Alex Marquez rätselt: Rote Flagge übersehen?

Letztlich hatte der Vorfall ja auch keine Auswirkungen, der Ducati-Neuzugang siegte trotzdem - für eine skurrile Situation sorgte er allerdings allemal. "Ich dachte erst, dass es vielleicht eine Rote Flagge gab. Ich war mitten in der Kurve und habe kein Lichtpanel gesehen", wunderte sich Alex Marquez über seinen plötzlich ausrollenden Bruder. Als dieser hinter ihm wieder einscherte, wurde der Startnummer 73 aber schnell klar, was vor sich ging: "Ich dachte, dass er vielleicht ein Problem hatte, aber ich dachte mir schon, um was geht. Dass sein Reifendruck zu niedrig war und er ihn wieder erhöhen musste."

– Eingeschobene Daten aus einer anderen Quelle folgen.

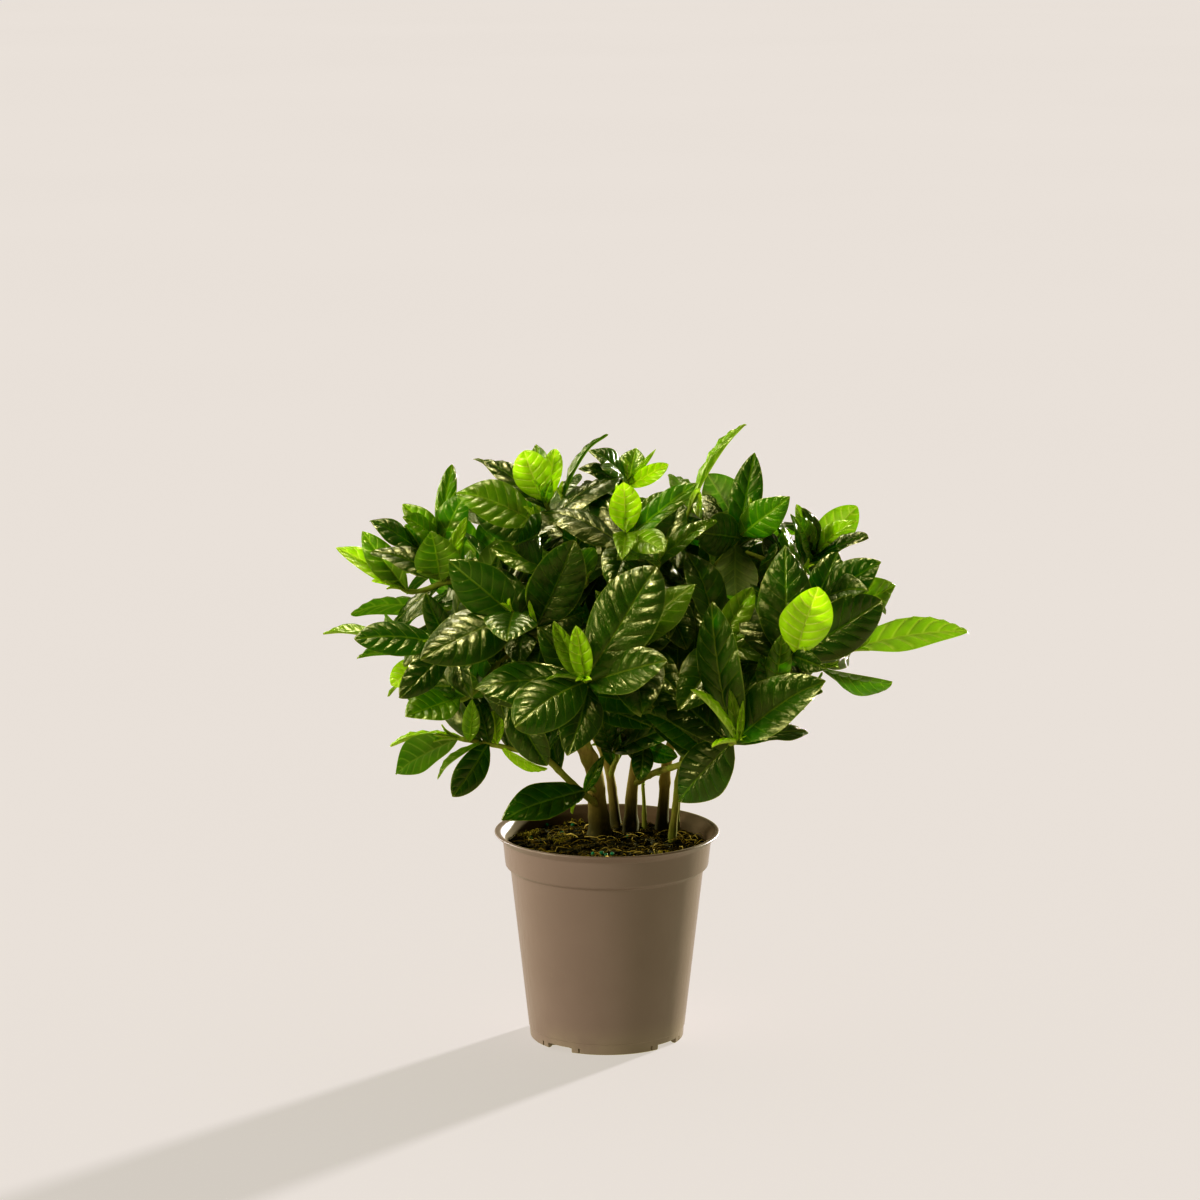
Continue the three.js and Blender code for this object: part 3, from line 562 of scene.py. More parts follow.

Marc Marquez (Ducati Lenovo Team) führt vor Bruder Alex Marquez (BK8 Gresini Racing MotoGP)
In der viertletzten Runde überholt Marc Marquez Bruder Alex wieder, Foto: IMAGO / PsnewZ

Folglich machte sich der jüngere Marquez-Bruder auch keine großen Hoffnungen, den Thailand-GP bis zum Ende anführen zu können. Es kam, wie es kommen musste. "Ich hätte es mir nicht besser erträumen können, meine Zeit bei Ducati mit der Pole Position und dem Doppelsieg zu beginnen. Das ist unglaublich", jubelte Marc Marquez über das (nahezu) perfekte Debüt in Rot. "Dann noch das Podium mit deinem Bruder zu teilen, in der MotoGP, der höchsten Kategorie, in einem normalen Wochenende, an dem nur [Jorge] Martin gefehlt hat - mehr geht nicht. Ich bin überglücklich, so in die neue Weltmeisterschaftssaison zu starten!"